Economic losses from fishing, boat damage, and health-related expenses reached upto Rs. 3000 per month per household, primarily due to reduced fish catch and increased costs associated with clearing waterways. This loss accounted for approximately 20 percent of the average monthly household income in the region—a significant amount that exacerbated financial instability for affected communities. Observations and information from the local population also revealed that there was a significant decline in native fish species, with 76 percent of surveyed fishermen reporting reductions in fish catch.
A number of people experienced waterborne diseases, skin irritation, and fungal infections of legs, which they associated with frequent contact with contaminated or stagnant water hyacinth-infested waters.
The study found that the community was keen to find sustainable solutions to the problem of water hyacinth and showed interest in utilising water hyacinth as a biofertiliser due to rising costs of chemical fertilisers. This community demand for sustainable solutions is now driving a collaborative effort in Kuttanad to develop biofertiliser as an alternative to chemical fertilisers, supporting sustainable agricultural practices.
They can help in leveraging locally available biomass to produce a cost-effective, nutrient-rich organic fertiliser that improves soil fertility and crop yields and reduces dependence on synthetic fertilisers.
Their low installation cost and simple production process make them accessible to small and marginal farmers.
Its use in saline soils has shown promising results in mitigating salinity stress for crops such as tomatoes and potatoes.

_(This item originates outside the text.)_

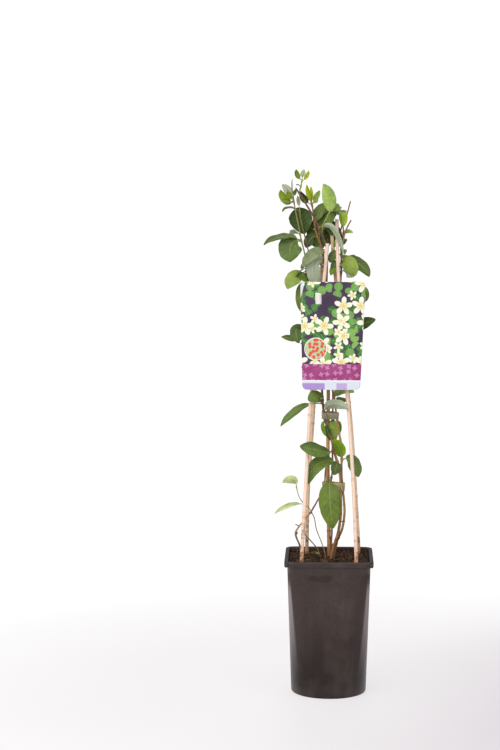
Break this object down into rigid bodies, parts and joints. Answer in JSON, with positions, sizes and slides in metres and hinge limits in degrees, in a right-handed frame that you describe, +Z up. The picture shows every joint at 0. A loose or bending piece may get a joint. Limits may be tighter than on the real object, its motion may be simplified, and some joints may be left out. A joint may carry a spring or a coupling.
{
  "type": "potted honeysuckle vine",
  "caption": "Young climbing honeysuckle in a deep square-topped pot, its leafy stems tied to a wigwam of bamboo canes with a printed plastic tag.",
  "frame": {"origin": "centre of the pot's flat underside", "axes": "+Z up along the pot's centre line, -Y towards the side that the tag faces, +X to the right seen from there"},
  "size_m": [0.1718, 0.137, 0.8122],
  "materials": {
    "pot_plastic": "satin black-brown moulded plastic",
    "soil": "fibrous dark potting soil",
    "bamboo": "pale smooth bamboo",
    "foliage": "soft green leaves with paler undersides",
    "pale_foliage": "pale young leaves",
    "bark": "peeling brown bark",
    "tape": "dull garden tape",
    "label_card": "printed card of thin plastic"
  },
  "bodies": {
    "root": {"pot": "pot_plastic", "soil": "soil", "cane_front_left": "bamboo", "cane_front_right": "bamboo", "cane_back_left": "bamboo", "cane_back_right": "bamboo", "cane_centre": "bamboo", "vine_right": "foliage", "vine_front": "foliage", "vine_middle": "foliage", "vine_left": "foliage", "vine_seedling": "pale_foliage", "vine_bare_twig": "bark", "tie_lower": "tape", "tie_upper": "tape", "tie_top": "tape", "label": "label_card"}
  },
  "joints": []
}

Use of water hyacinth for making biofertilisers is as beneficial as microbial populations within water hyacinth support plant growth through phytohormone production.
In addition to promoting biofertilisers, the study recommends a broader set of strategies to manage the water hyacinth crisis. These include reducing nutrient inflows from agricultural runoff and untreated wastewater—major contributors to the weed’s rapid growth—through stronger policy interventions and improved water quality regulations.
It also highlights the potential of investing in sustainable aquaculture to diversify local livelihoods and reduce dependence on fisheries affected by the infestation.
Furthermore, introducing structured cash-for-work programs, which have shown positive results in wetland restoration projects in Southeast Asia and East Africa, could provide both ecological and economic benefits in Kuttanad.